The official Icinga2 document outlines how to implement SSH-based checks, however there's a neat and efficient way of implementing an SSH version of any existing service checks by using the following:

  1. Define a Service template which appends "-ssh" to the check command, and sets the SSH port number if required:
    template Service "ssh-too" {
            check_command = check_command + "-ssh"
            vars.by_ssh_logname = "nagios"
            if ( host.vars.ssh_port ) { vars.by_ssh_port = host.vars.ssh_port }
    }
  2. Define a list of all the service checks you may want to perform over SSH, and programmatically create "-ssh" versions of them (this is the neat bit):
    var ssh_checks = [ "disk", "interface_bytecount", "load", "procs", "processes", "swap", "users" ]
    
    for (ssh_check in ssh_checks) {
            object CheckCommand ssh_check+"-ssh" use(ssh_check) {
                    import ssh_check
                    vars.by_ssh_command = command
                    vars.by_ssh_arguments = arguments
                    import "by_ssh"
            }
    }

    There's probably a way of doing this so that all service check names get detected automatically, but:

    1. I don't know how to do that yet, and
    2. you might not want to create SSHised versions of all your service checks anyway.
  3. Finally, import the "ssh-too" template into each of your service check definitions (Note: this must be included after setting any service check variables - for simplicity, put it at the end of the check definition):
    apply Service "load" {
            import "generic-service"
            check_command = "load"
            vars.load_percpu = true
            import "ssh-too"
            assign where (host.address || host.address6) && host.vars.os == "Linux"
    }

Note: the following instructions were created to work with a specific type of Gentoo-based target system. For other systems, you might need to adjust things to suit…

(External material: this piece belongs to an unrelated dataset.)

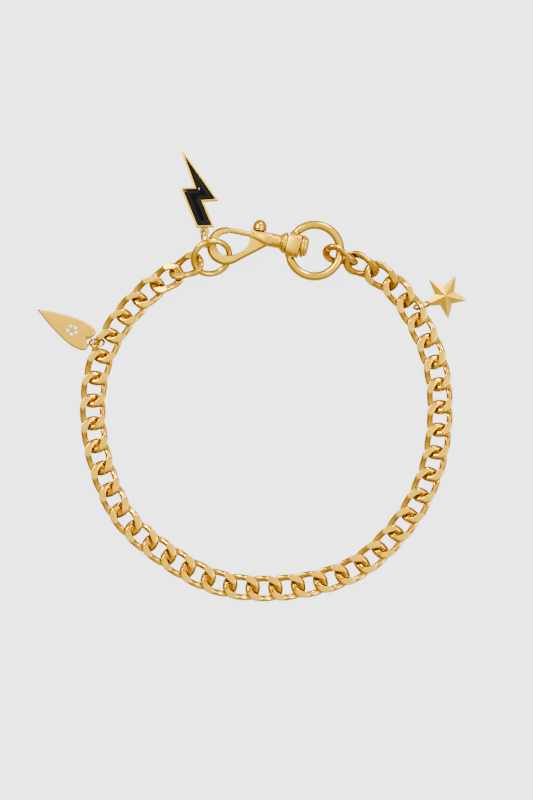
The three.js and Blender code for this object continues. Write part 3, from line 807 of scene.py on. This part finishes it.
knob = {"at": -11.5, "domeRadius": 2.64, "domeFoot": 4.1, "top": 6.85, "domeFrom": 0.06, "domeRows": 18}
knobFoot = [  # radius, height over the clasp's axis, and how much of each corner is rounded
    (0.0, 2.66, 0), (2.1, 2.66, 0.05), (2.1, 2.98, 0.05), (2.62, 2.98, 0.15), (2.72, 3.23, 0.15),
    (2.72, 4.0, 0.1), (2.6, 4.1, 0.06), (2.62, 4.22, 0),
]


# The thumb knob, turned about the across axis: a rimmed foot, a waist line and a dome. The dome is
# a quarter of an ellipse: its radius goes with the cosine and its height with the sine.
def knobShell():
    turn = np.linspace(knob["domeFrom"], math.pi / 2, knob["domeRows"])
    height = lerp(knob["domeFoot"], knob["top"], np.sin(turn))
    dome = np.stack([knob["domeRadius"] * np.cos(turn), height], -1)
    dome[-1, 0] = 0
    profile = np.concatenate([profileLine(knobFoot), dome])
    return placed(turnedShell(profile, segments=64), alongY, (knob["at"], 0, 0))


# The sliding rod with its stem, and the knob on the stem.
def addBolt():
    radius, tip, tail, cut = (boltRod[key] for key in ("radius", "tip", "tail", "cut"))
    ends = [(0, tip, 0), (radius, tip, cut), (radius, tail, cut), (0, tail, 0)]
    rod = placed(turnedShell(profileLine(ends), segments=48), shift=(0, boltRod["across"], 0))
    post = cylinderShell(stem["radius"], boltRod["across"], stem["top"], segments=32)
    shell = joinShells(rod, placed(post, alongY, (stem["at"], 0, 0)))
    addPiece("springBolt", onHook(shell), claspGold, ["bolt"], "bolt")
    addPiece("thumbKnob", onHook(knobShell()), polishGold, ["thumb_knob"], "bolt", sharp=30)


addBolt()
print("clasp is assembled")

# Each ring's node and wire, where its joint is in degrees from its level axis, and how far it is
# moved. Some are widened too, turned about z or rolled about their own level axis.
smallRing = {"wire": 0.92, "joint": 60.0, "gap": 0.1, "rows": 90}
wireRings = {
    "jumpRing": {
        "node": "jump_ring", "wire": 2.35, "joint": 200.0, "gap": 0.08, "rows": 140, "shift": (0.4, -0.4, 0.36),
        "wider": 0.2,
    },
    "lightningRing": {
        **smallRing, "node": "lightning_ring", "wire": 1.0, "joint": 70.0, "shift": (0, 0, -0.22),
        "turn": 8.0, "roll": 20.0,
    },
    "heartRing": {**smallRing, "node": "heart_ring", "shift": (0.2, -0.25, 0.08)},
    "starRing": {**smallRing, "node": "star_ring", "shift": (0, 0, 0.08)},
}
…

To get the checks to be able to be performed, you need to:

  1. install the check plugins onto the target machine
    • these should go into the standard directory of /usr/lib/nagios/plugins, which will probably need creating first
  2. create an account on the target machine which can run the checks
    • this needs to be an account with a login shell, but preferably with no password (see the next item below)
      # useradd -m nagios
  3. set up public keys so that the user on the Icinga machine can log in to perform the checks on the target machines
    • the home directory under Debian for the 'nagios' user (which is what, for historical reasons, Icinga2 runs as) is /var/lib/nagios, therefore create a .ssh directory under this and set it to be owned by 'nagios:'
    • the nagios user has no login shell, therefore create a public key pair on the parent node as the root user and make it owned by the nagios user:
      # ssh-keygen
      Generating public/private rsa key pair.
      Enter file in which to save the key (/root/.ssh/id_rsa): /var/lib/nagios/.ssh/id_rsa
      Enter passphrase (empty for no passphrase): 
      Enter same passphrase again: 
      Your identification has been saved in /var/lib/nagios/.ssh/id_rsa.
      Your public key has been saved in /var/lib/nagios/.ssh/id_rsa.pub.
      The key fingerprint is:
      1e:59:c2:f6:81:f9:c0:02:74:92:14:c2:33:a4:ae:46 root@eye.eye.callswitch.net
      # chown nagios: /var/lib/nagios/.ssh/id_rsa*
    • /var/lib/nagios/.ssh/id_rsa.pub now needs copying into /home/nagios/.ssh/authorized_keys on the target system/s
    • finally, SSH from the parent Icinga server to each target machine as the nagios user, and accept the key fingerprints, then copy those fingerprints to the nagios user's .ssh directory:
      # ssh -i /var/lib/nagios/.ssh/id_rsa nagios@tar.get.ser.ver ls
      The authenticity of host '[XXXXX] ([192.0.2.44])' can't be established.
      ECDSA key fingerprint is ec:b0:bb:02:13:91:2e:a9:66:26:22:f6:2c:a3:8d:65.
      Are you sure you want to continue connecting (yes/no)? yes
      Warning: Permanently added '[XXXXX],[192.0.2.44]' (ECDSA) to the list of known hosts.
      # cp ~/.ssh/known_hosts /var/lib/nagios/.ssh
      # chown nagios: /var/lib/nagios/.ssh/known_hosts

      The nagios user on the parent server should now be able to SSH to the target machine/s and run check plugins.